Pharmacy Associations Offer Perspective on Canada Drug Import Proposal


The proposed rule would allow for the importation of certain drugs from Canada.


The American Society of Health-System Pharmacists (ASHP) is criticizing a proposed rule that would allow for the importation of certain drugs from Canada.

The intended rule, which was released on December 18 by President Trump along with the Department of Health and Human Services (HHS) and the FDA, proposes specific conditions that would “ensure the importation poses no additional risk to the public’s health and safety while achieving a significant reduction in the cost of covered products to the American consumer,” according to the agency.

The draft guidance sets forth procedures for drug manufacturers to submit documentation demonstrating that the product offered for import from any foreign country is, in fact, an FDA-approved drug product, including that it is manufactured in accordance with the FDA-approved application.

States and certain other non-federal government entities will be able to submit importation program proposals to the FDA for review and authorization. “An importation program could be co-sponsored by a pharmacist, a wholesaler, or another state or non-federal governmental entity,” the agency said.

“Today’s announcement outlines 2 pathways for the safe importation of certain prescription drugs to help provide safe, effective, more affordable drugs to American patients,” HHS Secretary Alex Azar said. “These are historic actions by HHS and the FDA, and they represent the bold nature of President Trump’s agenda for lowering drug costs.”

However, ASHP is concerned about the safety of imported drugs, and doesn’t believe the proposed rule will effectively lower drug prices.

Since the size of the Canadian pharmaceutical market is only a small fraction of the US market, it is “unrealistic to believe Canada will be a significant source of low-cost drugs,” Tom Kraus, JD, vice president of government relations for ASHP, said in a statement provided to Drug Topics.

“We need a bipartisan solution to bring down drug prices for American patients. Importation is not that solution,” Kraus said. “While the concept of pharmaceutical importation may seem as simple as a US manufacturer making and shipping drugs to Canada, for example, and Americans purchasing them to be sent back to the US, the reality is more complicated.
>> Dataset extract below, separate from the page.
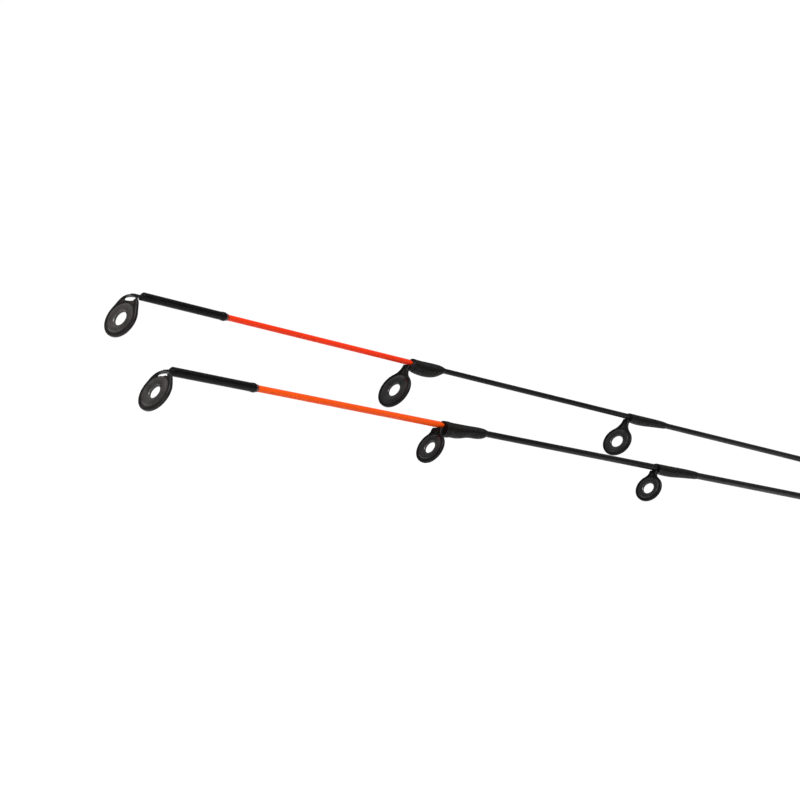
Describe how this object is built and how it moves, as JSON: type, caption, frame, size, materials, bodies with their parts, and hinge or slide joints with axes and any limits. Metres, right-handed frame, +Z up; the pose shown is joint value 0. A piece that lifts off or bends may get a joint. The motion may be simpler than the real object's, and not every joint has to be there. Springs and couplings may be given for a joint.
{
  "type": "ice fishing rod",
  "caption": "Short ice fishing rod with a cork handle, a screw-locking reel seat, an interchangeable orange-tipped tip and a spare tip clipped alongside.",
  "frame": {"origin": "centre of the flat end of the butt cap, on the blank's axis", "axes": "+X along the rod to the tips, +Z up, guides and reel hang towards -Z, +Y to the rod's left seen from the butt"},
  "size_m": [0.6004, 0.0262, 0.0336],
  "materials": {
    "cork": "matte natural cork",
    "black_rubber": "matte",
    "black_aluminium": "black anodised, satin",
    "graphite_tube": "woven carbon, satin",
    "seat_plastic": "moulded, satin",
    "arbor_foam": "dense foam",
    "socket_metal": "grey anodised, satin",
    "wire_steel": "bright",
    "thread_epoxy": "black thread under clear epoxy, glossy",
    "orange_glass_fibre": "fluorescent orange, satin gloss",
    "black_blank": "clear-coated carbon",
    "guide_steel": "black plated, satin",
    "ring_ceramic": "polished dark grey",
    "trim_red": "dark red thread, glossy",
    "spigot_carbon": "ground carbon, satin"
  },
  "bodies": {
    "handle": {"butt_cap": "black_rubber", "core_tube": "graphite_tube", "rear_grip": "cork", "rear_trim_ring": "black_aluminium", "reel_seat_body": "seat_plastic", "fixed_hood": "black_aluminium", "front_trim_ring": "black_aluminium", "fore_grip": "cork", "winding_check": "black_aluminium", "ferrule_socket": "socket_metal", "hook_keeper": "wire_steel", "seat_arbor_rear": "arbor_foam", "seat_arbor_front": "arbor_foam", "socket_wrap_rear": "thread_epoxy", "socket_wrap_front": "thread_epoxy", "spare_clip_rear": "black_rubber", "spare_clip_front": "black_rubber"},
    "main_tip": {"main_tip_top_tube": "guide_steel", "main_tip_top_frame": "guide_steel", "main_tip_top_ring": "ring_ceramic", "main_tip_top_trim": "trim_red", "main_tip_section": "orange_glass_fibre", "main_blank": "black_blank", "main_spigot": "spigot_carbon", "main_spigot_collar": "socket_metal", "main_butt_wrap": "thread_epoxy", "main_guide_1_frame": "guide_steel", "main_guide_1_ring": "ring_ceramic", "main_guide_1_wrap": "thread_epoxy", "main_guide_2_frame": "guide_steel", "main_guide_2_ring": "ring_ceramic", "main_guide_2_wrap": "thread_epoxy", "main_guide_3_frame": "guide_steel", "main_guide_3_ring": "ring_ceramic", "main_guide_3_wrap": "thread_epoxy"},
    "spare_tip": {"spare_tip_top_tube": "guide_steel", "spare_tip_top_frame": "guide_steel", "spare_tip_top_ring": "ring_ceramic", "spare_tip_top_trim": "trim_red", "spare_tip_section": "orange_glass_fibre", "spare_blank": "black_blank", "spare_spigot": "spigot_carbon", "spare_spigot_collar": "socket_metal", "spare_butt_wrap": "thread_epoxy", "spare_guide_1_frame": "guide_steel", "spare_guide_1_ring": "ring_ceramic", "spare_guide_1_wrap": "thread_epoxy", "spare_guide_2_frame": "guide_steel", "spare_guide_2_ring": "ring_ceramic", "spare_guide_2_wrap": "thread_epoxy", "spare_guide_3_frame": "guide_steel", "spare_guide_3_ring": "ring_ceramic", "spare_guide_3_wrap": "thread_epoxy"},
    "sliding_hood": {"sliding_hood": "black_aluminium", "hood_washer": "seat_plastic"},
    "lock_nut": {"lock_nut": "black_aluminium"}
  },
  "joints": [
    {"name": "main_tip_pull", "type": "slide", "parent": "handle", "child": "main_tip", "axis": [1, 0, 0], "range_m": [0, 0.06]},
    {"name": "spare_tip_pull", "type": "slide", "parent": "handle", "child": "spare_tip", "axis": [1, 0, 0], "range_m": [0, 0.06]},
    {"name": "hood_slide", "type": "slide", "parent": "handle", "child": "sliding_hood", "axis": [-1, 0, 0], "range_m": [0, 0.009]},
    {"name": "lock_nut_spin", "type": "hinge", "parent": "sliding_hood", "child": "lock_nut", "pos_m": [0.1185, 0, 0], "axis": [-1, 0, 0], "range_deg": [0, 1620]}
  ],
  "couplings": [
    {"joint": "lock_nut_spin", "follows": "hood_slide", "rad_per_m": 3141.6}
  ]
}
Importation potentially short-circuits the safety requirements that protect the American drug supply and is unlikely to result in signification cost savings for patients.”

ASHP has long been opposed to importing drugs from Canada due to safety concerns. “One of our main concerns with the safety of importation is potentially bypassing safety requirements intended to protect against contaminated or counterfeit medications,” Kraus said.

Kraus pointed to a 2016 National Association of Boards of Pharmacy survey, which found that 96% of pharmacies claiming to sell Canadian drugs are fake, so those drugs do not enter the legitimate Canadian supply chain. “We should not accept these risks, particularly when this approach is unlikely to yield meaningful cost savings for patients,” he said.

Although NCPA executives stated they are still reviewing the proposed rule, Ronna Hauser, vice president of policy and government affairs for NCPA, told Drug Topics that they do not see anything that “would make us feel more comfortable” with the minimum requirements for importation.

NCPA opposes any importation proposals that do not meet several minimum requirements for independent community pharmacies, including:

  • An importation program shall permit small business community pharmacies to acquire prescription drug product from a foreign wholesaler or manufacturer at competitive prices not currently available in today’s US supply chain. 

  • An importation program shall require such product that is acquired from a foreign wholesaler or manufacturer to be in compliance with US federal labeling and quality requirements. “For example, the product must be in compliance with the Drug Supply Chain Security Act (DSCSA) in that the product must have the unique product identifier and trading partners must provide traceability data,” NCPA said in a document provided to Drug Topics.

  • Given the importance of DSCSA-compliant distribution channels, an importation program shall not permit consumers from acquiring prescription drug product from a foreign entity.

  • Given the vast benefits of brick and mortar pharmacies to promote patient’s medication adherence and combat product waste, an importation program “shall utilize the existing structure of the US pharmaceutical supply chain to dispense prescription drug products,” NCPA said.

  • An importation program shall not impose additional financial burden on small business community pharmacies. For example, product labeling under the DSCSA is the sole responsibility of upstream trading partners, not the dispenser.

  • An importation program shall promote wide access to prescription drug product and also promote consumer choice of where to purchase such prescription drug product at the pharmacy level.

  • An importation program shall not subject small business community pharmacies to onerous accreditation and licensing requirements outside of those requirements already currently enumerated by state and federal law.

Comments on the proposed rule are being accepted for 75 days after publication in the Federal Register and comments on the draft guidance are being accepted for 60 days after publication in the Federal Register.


1. Trump Administration takes historic steps to lower US prescription drug prices [news release]. FDA’s website.
2. Importation of Prescription Drugs [Federal Register]. Published December 18, 2019.